YOUR GOAL ->
Reproduce each line exactly. Skip none.

⟨

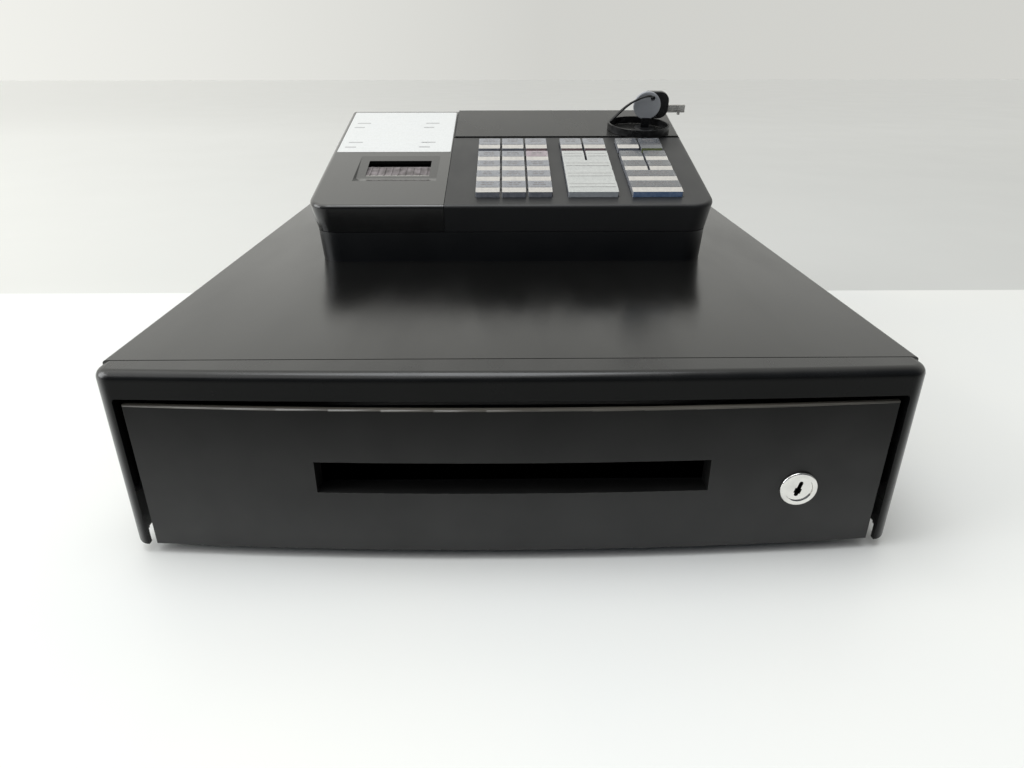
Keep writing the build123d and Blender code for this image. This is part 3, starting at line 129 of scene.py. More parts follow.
def add_words(mesh_tool, dice, left, right, middle, height, place, low, high, material_index=0):
    """Adds one line of word-like dashes between left and right, for small generic print."""
    at = left
    while at < right - height:
        length = min(height * dice.uniform(1.2, 3.4), right - at)
        outline = [
            (at, middle - height / 2),
            (at + length, middle - height / 2),
            (at + length, middle + height / 2),
            (at, middle + height / 2),
        ]
        add_plate(mesh_tool, outline, place, low, high, material_index)
        at += length + height * 0.55


# ---- Materials ---------------------------------------------------------------------------


class Surface:
    """A procedural material whose patterns are laid out in the piece's own metres."""

    def __init__(self, name, metallic=0.0, specular=0.5, coat=0.0, coat_roughness=0.1):
        self.material = bpy.data.materials.new(name)
        self.material.use_nodes = True
        self.tree = self.material.node_tree
        self.shader = self.tree.nodes["Principled BSDF"]
        self.shader.inputs["Metallic"].default_value = metallic
        self.shader.inputs["Specular IOR Level"].default_value = specular
        self.shader.inputs["Coat Weight"].default_value = coat
        self.shader.inputs["Coat Roughness"].default_value = coat_roughness
        self.place = self.tree.nodes.new("ShaderNodeTexCoord").outputs["Object"]

    def feed(self, socket, value):
        """Links an output into a socket, or sets the socket to a plain value."""
        if isinstance(value, bpy.types.NodeSocket):
            self.tree.links.new(value, socket)
        else:
            socket.default_value = value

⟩

COMPLETED EXERCISE ->
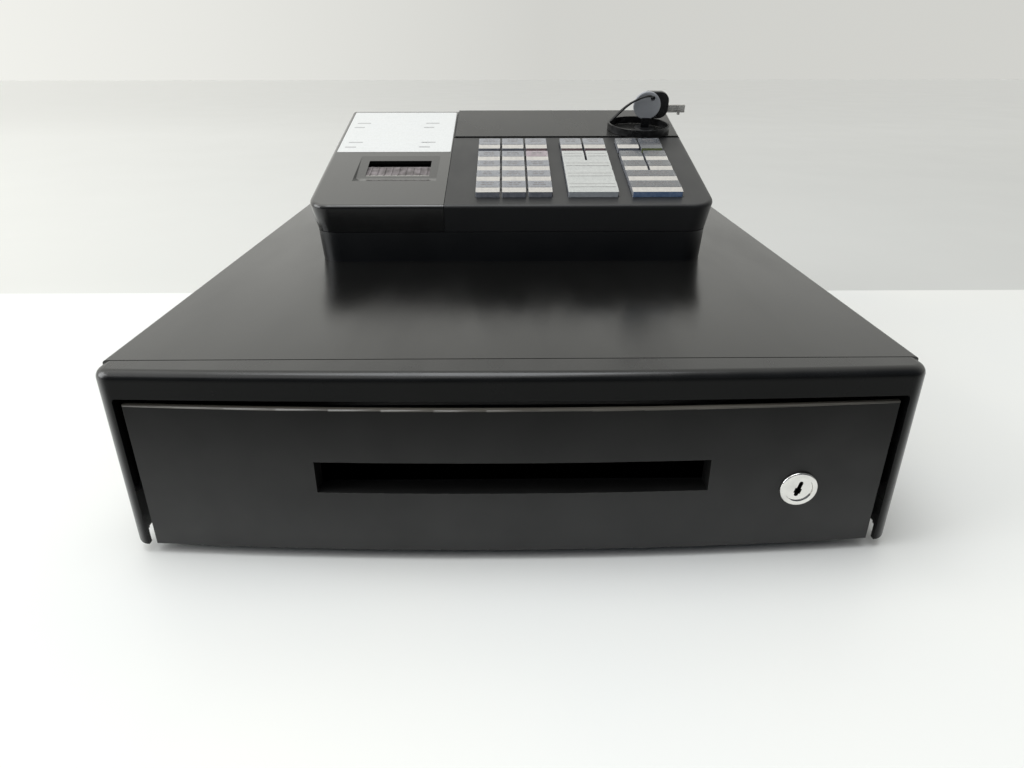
Keep writing the build123d and Blender code for this image. This is part 3, starting at line 129 of scene.py. More parts follow.
def add_words(mesh_tool, dice, left, right, middle, height, place, low, high, material_index=0):
    """Adds one line of word-like dashes between left and right, for small generic print."""
    at = left
    while at < right - height:
        length = min(height * dice.uniform(1.2, 3.4), right - at)
        outline = [
            (at, middle - height / 2),
            (at + length, middle - height / 2),
            (at + length, middle + height / 2),
            (at, middle + height / 2),
        ]
        add_plate(mesh_tool, outline, place, low, high, material_index)
        at += length + height * 0.55


# ---- Materials ---------------------------------------------------------------------------


class Surface:
    """A procedural material whose patterns are laid out in the piece's own metres."""

    def __init__(self, name, metallic=0.0, specular=0.5, coat=0.0, coat_roughness=0.1):
        self.material = bpy.data.materials.new(name)
        self.material.use_nodes = True
        self.tree = self.material.node_tree
        self.shader = self.tree.nodes["Principled BSDF"]
        self.shader.inputs["Metallic"].default_value = metallic
        self.shader.inputs["Specular IOR Level"].default_value = specular
        self.shader.inputs["Coat Weight"].default_value = coat
        self.shader.inputs["Coat Roughness"].default_value = coat_roughness
        self.place = self.tree.nodes.new("ShaderNodeTexCoord").outputs["Object"]

    def feed(self, socket, value):
        """Links an output into a socket, or sets the socket to a plain value."""
        if isinstance(value, bpy.types.NodeSocket):
            self.tree.links.new(value, socket)
        else:
            socket.default_value = value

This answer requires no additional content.